Se l’equiparazione dei crediti derivanti dalle attività di uso del suolo con i permessi di emissione è ammissibile a rigor di logica, dal momento che una tonnellata di CO2 emessa da un impianto termoelettrico è fisicamente equivalente ad una assorbita da una foresta, va tuttavia osservato che l’operazione di esclusione attuale nasce da posizioni condivisibili in sede europea che hanno concepito le politiche di attuazione del Protocollo di Kyoto, almeno nella prima fase, come un volano per l’ammodernamento e l’adeguamento tecnologico rivolto soprattutto al settore industriale ed energetico.

Né d’altra parte questo approccio preclude definitivamente le possibilità di valorizzazione degli RMU nel mercato internazionale del Protocollo di Kyoto dal momento che l’ETS copre solo il 45% delle emissioni di gas serra dell’Unione Europea, lasciando aperte possibilità di intervento per la restante parte.

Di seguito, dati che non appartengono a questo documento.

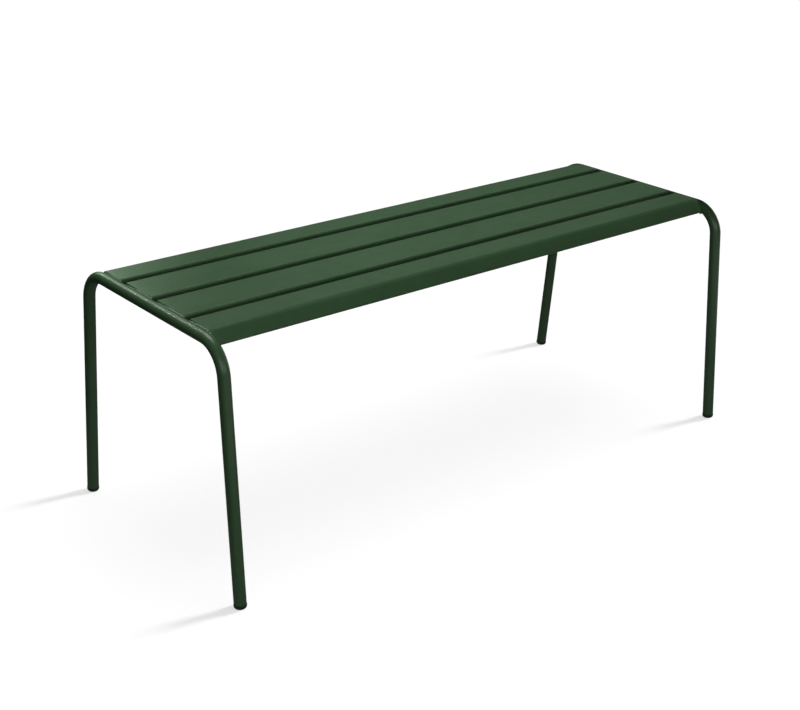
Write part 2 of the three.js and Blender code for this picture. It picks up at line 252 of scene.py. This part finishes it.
def moulded_plastic():
    """Black moulded plastic: fine grain, scuffed paler where it meets the ground."""
    material, tree, shader = new_material("moulded_plastic")
    place = object_place(tree)
    tone = remap(tree, noise_at(tree, place, PLASTIC_MOTTLE), MOST_OF_A_NOISE, UNIT)
    colour = mix_colour(tree, tone, PLASTIC_DEEP, PLASTIC_LIGHT)
    above_ground = add_node(tree, "ShaderNodeSeparateXYZ", Vector=place).outputs["Z"]
    near_ground = remap(tree, above_ground, PLASTIC_SCUFF_HEIGHT, UNIT[::-1])
    scratches = noise_at(tree, place, PLASTIC_SCRATCHES)
    scratches = remap(tree, scratches, PLASTIC_SCRATCH_EDGES, UNIT)
    scuffed = maths(tree, "MULTIPLY", near_ground, scratches)
    colour = mix_colour(tree, scuffed, colour, PLASTIC_SCUFFED)
    rough = remap(tree, scuffed, UNIT, PLASTIC_ROUGHNESS)
    grain = noise_at(tree, place, PLASTIC_GRAIN)
    finish_material(tree, shader, colour, rough, grain, PLASTIC_RELIEF, PLASTIC_GRAIN_STRENGTH)
    return material


COAT = powder_coat("powder_coat", COAT_PEEL_STRENGTH)
WELD_COAT = powder_coat("powder_coat_on_weld", WELD_PEEL_STRENGTH)
PLASTIC = moulded_plastic()

# ---------------------------------------------------------------- mesh making

BEVEL_SEGMENTS = 2
BEVEL_ANGLE = math.radians(50)


def skin(rows, rows_close=False, turned_over=False):
    """The faces between rows of points, where each row is a closed loop."""
    count = len(rows[0])
    faces = []
    for row in range(len(rows) if rows_close else len(rows) - 1):
        here = row * count
        there = (row + 1) % len(rows) * count
        for i in range(count):
            j = (i + 1) % count
            face = (here + i, here + j, there + j, there + i)
            faces.append(face[:1] + face[:0:-1] if turned_over else face)
    return faces


def flat_ends(rows):
    """One face over the first row and one over the last."""
    count = len(rows[0])
    total = count * len(rows)
    return [tuple(reversed(range(count))), tuple(range(total - count, total))]


def sheet_ends(rows):
    """Faces across a sheet's thickness, over the first row and over the last."""
    count = len(rows[0])
    last = (len(rows) - 1) * count
    faces = []
    for i in range(count // 2 - 1):
        opposite = count - 1 - i
        faces.append((i, i + 1, opposite - 1, opposite))
        faces.append((last + i, last + opposite, last + opposite - 1, last + i + 1))
    return faces


def add_piece(name, node, rows, faces, material, wear=None, bevel=0.0):
    """A piece made of rows of points, that stands for one CAD node."""
    points = [tuple(point) for row in rows for point in row]
    mesh = bpy.data.meshes.new(name)
    mesh.from_pydata(points, [], faces)
    mesh.update()
    mesh.attributes.new("wear", "FLOAT", "POINT")
    mesh.attributes["wear"].data.foreach_set("value", wear or [0.0] * len(points))
    mesh.materials.append(material)
    mesh.shade_smooth()
    piece = bpy.data.objects.new(name, mesh)
    bpy.context.collection.objects.link(piece)
    if bevel:
        rounding = piece.modifiers.new("rounding", "BEVEL")
        rounding.width = bevel
        rounding.segments = BEVEL_SEGMENTS
        rounding.limit_method = "ANGLE"
        rounding.angle_limit = BEVEL_ANGLE
    normals = piece.modifiers.new("normals", "WEIGHTED_NORMAL")
    normals.keep_sharp = True
    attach(piece, "root")
    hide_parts(node)


# ---------------------------------------------------------------- end frames

TUBE_SIDES = 72
BEND_STEPS = 40
RUN_STEPS = 12
TUBE_LIP = 0.35 * MM
BEND_FLATTENING = 0.012
CROWN_PALENESS = 0.25


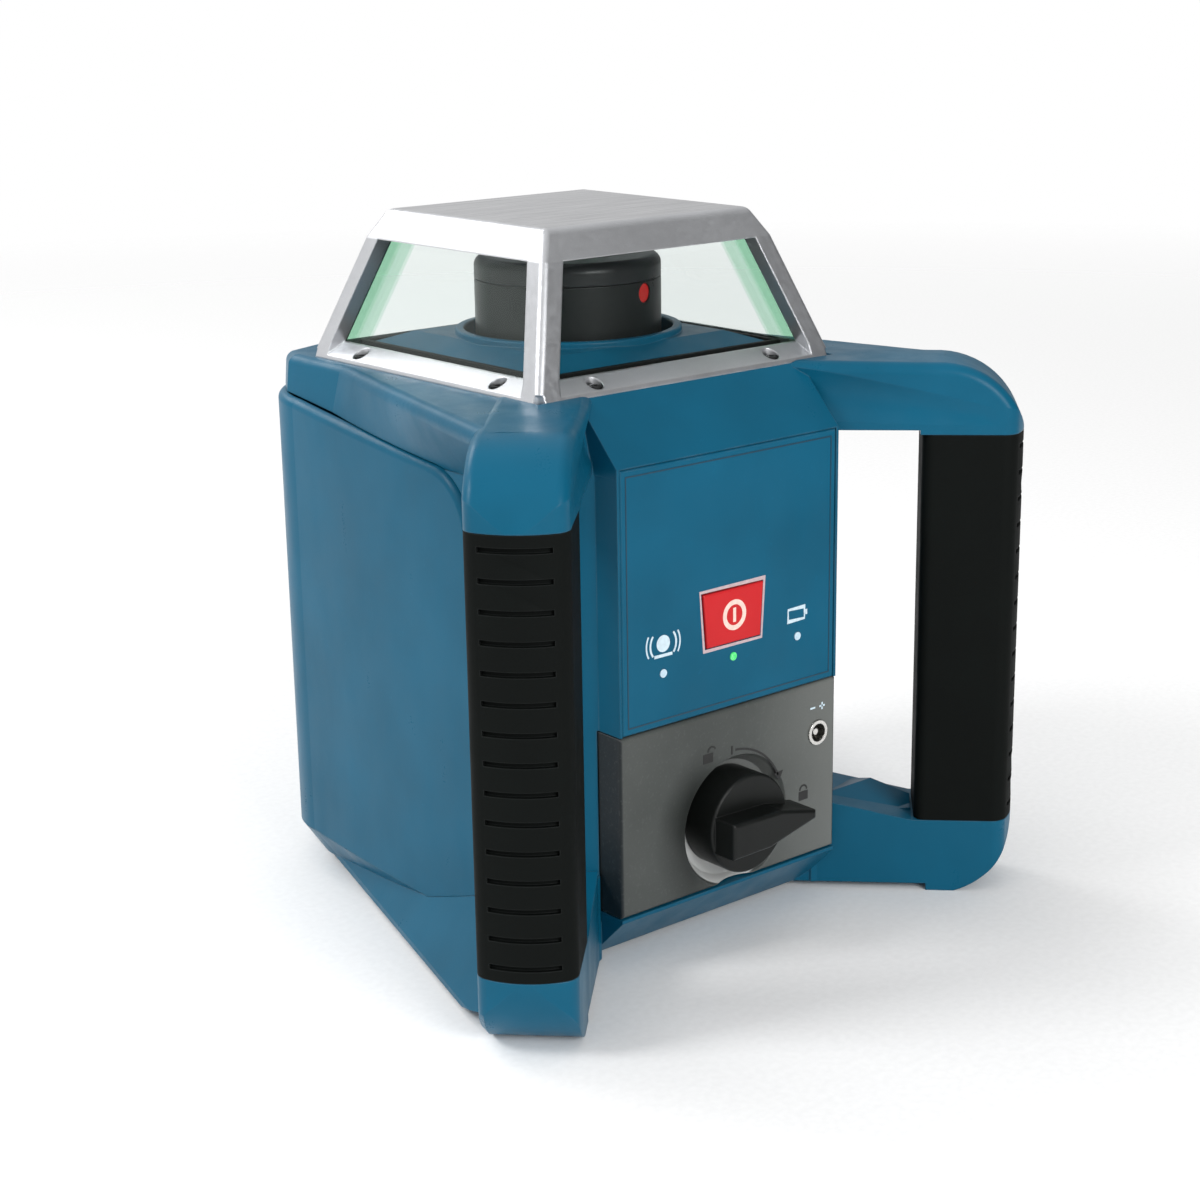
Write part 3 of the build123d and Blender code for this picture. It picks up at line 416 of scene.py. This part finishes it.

Molte delle prospettive del settore agroforestale in questo ambito dipenderanno dagli esiti delle negoziazioni già in atto per la cosiddetta fase post-Kyoto, avviata informalmente nel Maggio 2005, con il workshop di Graz “Options for Including LULUCF Activities in a Post-2012 International Climate Agreement”. Le proposte analizzate in quella sede saranno presto disponibili in una pubblicazione di sintesi. Tra le altre, particolarmente interessante appare la possibilità di fissare per ogni Paese firmatario della Convenzione UNFCCC, due target di contenimento delle emissioni di gas serra, di cui uno relativo specificatamente alle attività di uso del suolo. Al suo raggiungimento potrebbero concorrere sia iniziative di conservazione ed estensione del patrimonio forestale nazionale sia l’acquisizione e cessione di crediti risultanti da progetti realizzati, in territorio nazionale, in cooperazione con altri Paesi (Joint Implementation, JI), purché entrambe le Parti siano inserite tra i Paesi - Annex I della Convenzione sul clima (UNFCCC).